The program takes about 20 minutes to run. Is there a way to optimize so it performs better? Can I vectorize the first for loop? From what I’ve read vectorizing doesn’t necessarily increase performance. Is 2000 iterations enough?
The program does estimate the parameters well and seems to have good mixing between the chains. The mixture of normals seems to really slow the program down, but I don’t want to remove it.

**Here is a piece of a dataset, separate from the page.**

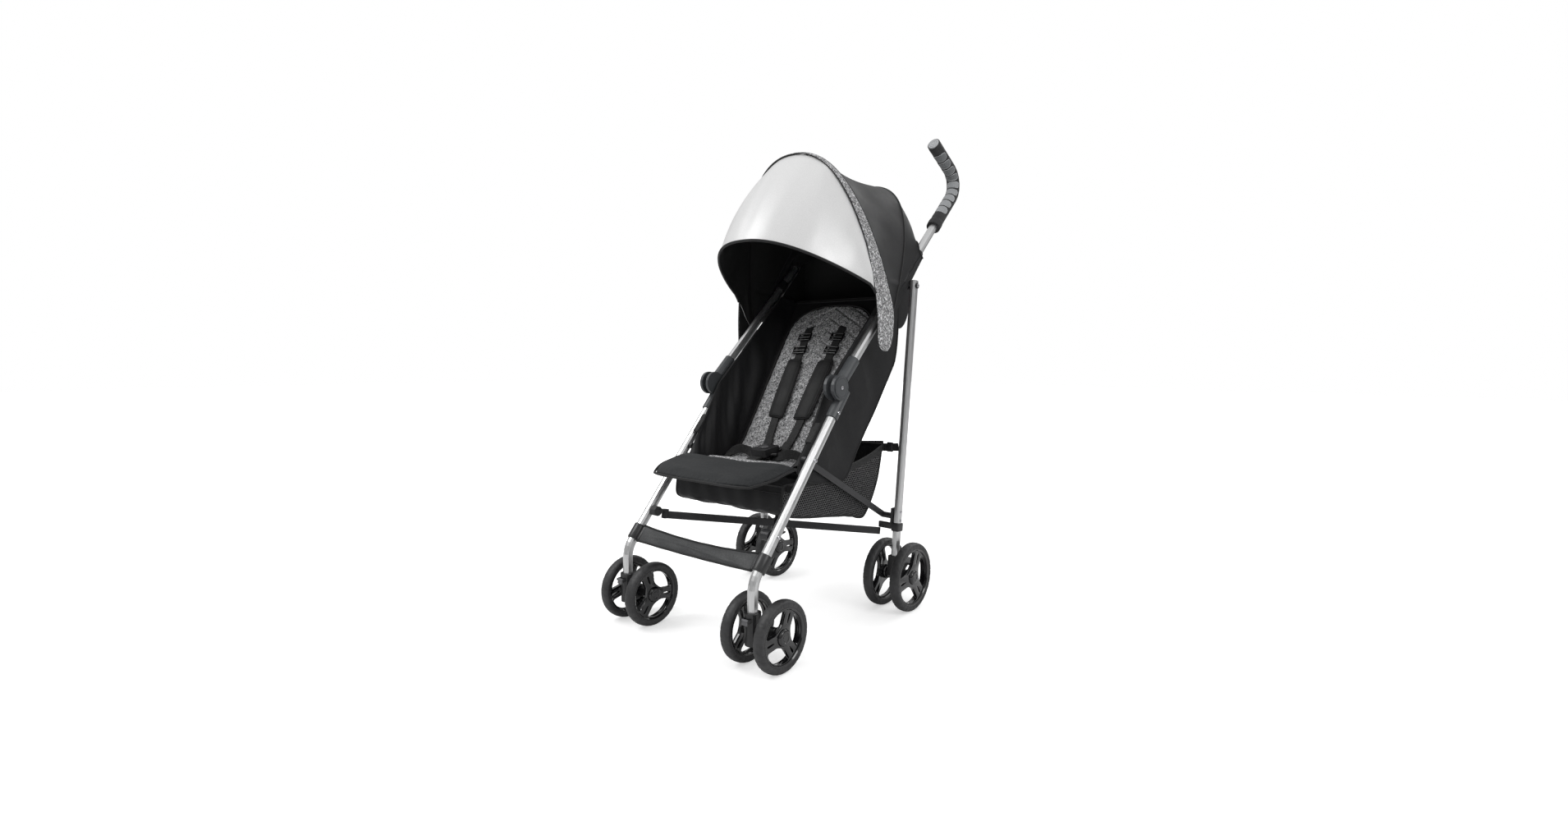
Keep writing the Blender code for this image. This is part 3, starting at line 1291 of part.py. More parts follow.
def visor_point(u, v, lift=0.0):
    """u in 0..1 from the front bow to the lip."""
    x, r = bow_curve(v)
    near = from_pivot(x, r, BOW_ANGLE) - on_plane(0, behind(BOW_ANGLE)) * (BOW_HALF_WIDTH + GAP)
    share = TIP * (2 * v - 1)
    lip_x = VISOR_X * math.sin(share * math.pi / 2)
    reach = VISOR_REACH * max(0.0, 1 - abs(lip_x / VISOR_X) ** 1.7) ** (1 / 1.1)
    lip = on_plane(lip_x, Vector((0.338, 0.748)) + along(VISOR_ANGLE) * reach)
    made = near.lerp(lip, u)
    bulge = 0.016 * math.sin(math.pi * u) * math.sin(math.pi * v)
    wrinkle = 0.0015 * math.sin(math.pi * u) * math.sin(30 * v)
    centre = on_plane(0, CANOPY_PIVOT)
    return made + (made - centre).normalized() * (bulge + wrinkle - lift)


visor = sheet(5, 18, visor_point, lambda u, v: visor_point(u, v, CANOPY_T))
piece(visor, "canopy_visor", "visor_silver", "visor")
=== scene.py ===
"""Lightweight folding stroller, open for use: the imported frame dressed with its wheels, foam, cloth and finishes."""

import json
import math

import bpy
from mathutils import Matrix, Vector

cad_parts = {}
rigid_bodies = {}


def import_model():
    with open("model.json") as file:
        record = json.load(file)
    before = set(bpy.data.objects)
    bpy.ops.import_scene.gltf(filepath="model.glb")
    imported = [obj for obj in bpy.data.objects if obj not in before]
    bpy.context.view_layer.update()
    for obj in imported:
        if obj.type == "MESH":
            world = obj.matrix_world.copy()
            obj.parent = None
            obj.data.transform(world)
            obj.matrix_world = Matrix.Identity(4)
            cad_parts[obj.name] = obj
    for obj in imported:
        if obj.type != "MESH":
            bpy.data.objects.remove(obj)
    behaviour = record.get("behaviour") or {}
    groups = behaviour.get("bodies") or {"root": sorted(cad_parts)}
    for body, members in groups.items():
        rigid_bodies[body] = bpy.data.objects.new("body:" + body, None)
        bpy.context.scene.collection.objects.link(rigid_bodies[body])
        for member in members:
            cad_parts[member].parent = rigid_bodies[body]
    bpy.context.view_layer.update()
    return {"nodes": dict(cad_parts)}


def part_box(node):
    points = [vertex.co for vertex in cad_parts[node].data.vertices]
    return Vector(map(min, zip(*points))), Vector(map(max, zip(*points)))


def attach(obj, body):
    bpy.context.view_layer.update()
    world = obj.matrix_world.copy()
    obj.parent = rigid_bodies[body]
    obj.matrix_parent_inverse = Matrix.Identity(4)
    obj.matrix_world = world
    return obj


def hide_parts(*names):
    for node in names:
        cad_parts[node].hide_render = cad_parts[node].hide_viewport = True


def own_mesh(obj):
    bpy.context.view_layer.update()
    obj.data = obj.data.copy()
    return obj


for left_over in list(bpy.data.objects):
    bpy.data.objects.remove(left_over)
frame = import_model()
nodes = frame["nodes"]

# Studio and camera.
# The stroller stands on a white sweep under broad soft light, seen from its front right
# corner at about the height of the seat. The floor keeps the soft shadow of the wheels.
MIDDLE = 0.3402
TURN = 0.698387
DOWN = 0.072976
ROLL = 0.0065386


def on_side(x, yz):
    """A point given across, and by how far it lies behind the front hubs and above the floor."""
    return Vector((x, yz[0] - MIDDLE, yz[1]))


bpy.ops.object.camera_add(location=on_side(1.06816, (-0.99470, 0.59132)))
camera = bpy.context.object
look = Matrix.Rotation(TURN, 4, "Z") @ Matrix.Rotation(math.pi / 2 - DOWN, 4, "X")
camera.matrix_world = Matrix.Translation(camera.location) @ look @ Matrix.Rotation(ROLL, 4, "Z")
camera.data.sensor_width = 36.0
camera.data.lens = 16.327
camera.data.clip_start = 0.05
bpy.context.scene.camera = camera
bpy.context.scene.view_settings.view_transform = "Standard"


def fed(node, *inputs):
    """Feeds a node from (input, source or value) pairs."""
    for socket, source in inputs:
        if isinstance(source, bpy.types.NodeSocket):
            node.id_data.links.new(source, node.inputs[socket])
        else:
            node.inputs[socket].default_value = source
    return node


def linked(owner, name, *inputs, **settings):
    """A new node in a material, a world or a group, with its settings and what feeds it."""
    tree = owner.node_tree if hasattr(owner, "node_tree") else owner
    node = tree.nodes.new(name)
    for key, value in settings.items():
        setattr(node, key, value)
    return fed(node, *inputs)


def maths(owner, operation, *values, **settings):
    return linked(owner, "ShaderNodeMath", *enumerate(values), operation=operation, **settings).outputs[0]


def ranged(owner, value, old, new=(0.0, 1.0)):
    """A value carried from one (low, high) range to another."""
    return linked(owner, "ShaderNodeMapRange", ("Value", value), ("From Min", old[0]), ("From Max", old[1]),
                  ("To Min", new[0]), ("To Max", new[1])).outputs[0]


def emptied(owner):
    """A material or a world with a node tree that holds nothing yet."""
    owner.use_nodes = True
    owner.node_tree.nodes.clear()
    return owner


world = emptied(bpy.context.scene.world or bpy.data.worlds.new("studio"))
bpy.context.scene.world = world
path = linked(world, "ShaderNodeLightPath")
facing = linked(world, "ShaderNodeTexCoord")
height = linked(world, "ShaderNodeSeparateXYZ", ("Vector", facing.outputs["Generated"]))
dome = ranged(world, height.outputs[2], (0.05, 0.75), (0.20, 0.85))
level = maths(world, "MAXIMUM", dome, path.outputs["Is Camera Ray"])
sky = linked(world, "ShaderNodeBackground", ("Color", (1, 1, 1, 1)), ("Strength", level))
linked(world, "ShaderNodeOutputWorld", ("Surface", sky.outputs[0]))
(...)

The Stan and R programs are below.
Stan:
functions{
// get current true y value based on coefficient estimates
real getytrue(vector coef, real x){
real mb;
real fx;
real ytrue;
mb = (2*coef[3]*coef[4])/(coef[3]+coef[4]);
fx = 1/(1+exp(-mb*(coef[2]-x)));
ytrue = coef[1]*(fx*exp(coef[3]*(coef[2]-x))+(1-fx)*exp(coef[4]*
(coef[2]-x)))/(1+fx*exp(coef[3]*(coef[2]-x))+(1-fx)*
exp(coef[4]*(coef[2]-x)));
return(ytrue);
}
// likelihood for rounded data
real ylikelihood(real yobs, real ytrue,real ysig){
return(log_diff_exp(normal_lcdf(yobs+.5 | ytrue,ysig),normal_lcdf(yobs-.5 | ytrue,ysig)));
}
}
data {
int N;
vector[N] yobs;
vector[N] x;
int n_groups;
int Ngrid;
real xgrid[Ngrid];
}
parameters {
ordered[n_groups] mu;
simplex[n_groups] Theta;
real<lower=0> sigma[n_groups];
vector<lower=0>[4] coef;
real ysig;
}
model {
real contributions[n_groups];
real y_mu;
real alpha = 0.5;
// priors
sigma ~ cauchy(0,2);
mu ~ normal(0,20);
Theta ~ dirichlet(rep_vector(alpha, n_groups));
coef ~ lognormal(0,5);
ysig ~ cauchy(0,2);
// update logistic coefficients based on rounded data
for(i in 1:N){
y_mu = getytrue(coef,x[i]);
target+=ylikelihood(yobs[i], y_mu, ysig);
}
// update mixture normals
for(i in 1:N) {
for(k in 1:n_groups) {
contributions[k] = log(Theta[k]) + normal_lpdf(x[i] | mu[k], sigma[k]);
}
target += log_sum_exp(contributions);
}
}
// save density estimate
generated quantities{
real dens[Ngrid];
// compute MIC density
for (i in 1:Ngrid) {
dens[i] = 0;
for (j in 1:n_groups) {
dens[i]=dens[i]+(Theta[j]*1/sqrt(2*pi()*sigma[j]^2)*
exp(-(xgrid[i]-mu[j])^2/(2*sigma[j]^2)));
}
}
}
R program
library(mixtools)
library(rstan)
set.seed(0807)
### Generate data
nobs=700; ysig=2
popmn=c(-2.5,-1,3); popstd=c(2,1,2); popprob=c(.5,.2,.3)
x=rnormmix(n=nobs,lambda=popprob,mu=popmn,sigma=popstd)
# Four parmeter logistic curve
coef=c(35,1.17,.1,1.2)
mb = (2*coef[3]*coef[4])/(coef[3]+coef[4])
fx = 1/(1+exp(-mb*(coef[2]-x)))
ytrue=coef[1]*(fx*exp(coef[3]*(coef[2]-x))+(1-fx)*exp(coef[4]*
(coef[2]-x)))/(1+fx*exp(coef[3]*(coef[2]-x))+(1-fx)*
exp(coef[4]*(coef[2]-x)))
yobs=round(ytrue+rnorm(nobs,0,ysig))
plot(x,yobs,pch=16,cex=.5)
### Run Stan model
options(mc.cores = parallel::detectCores())
compiled_model <- stan_model(file="logistic.stan")
dat=list(yobs=yobs,n_groups=6,N=nobs,x=x,xgrid=seq(-5,5,length=1000),Ngrid=1000)
init_fun <- function() {list(mu=seq(min(x),max(x),length=6),sigma=rep(1,6),Theta=rep(1/6,6),
coef=c(30,1,1,1),ysig=5)}
fit <- sampling(compiled_model, data = dat, iter = 2000,chains = 3,verbose=TRUE,init=init_fun)
### Output
plot(fit, plotfun = "trace", pars = c('ysig','coef'), inc_warmup = FALSE)
summary(fit,pars=c('ysig','coef'))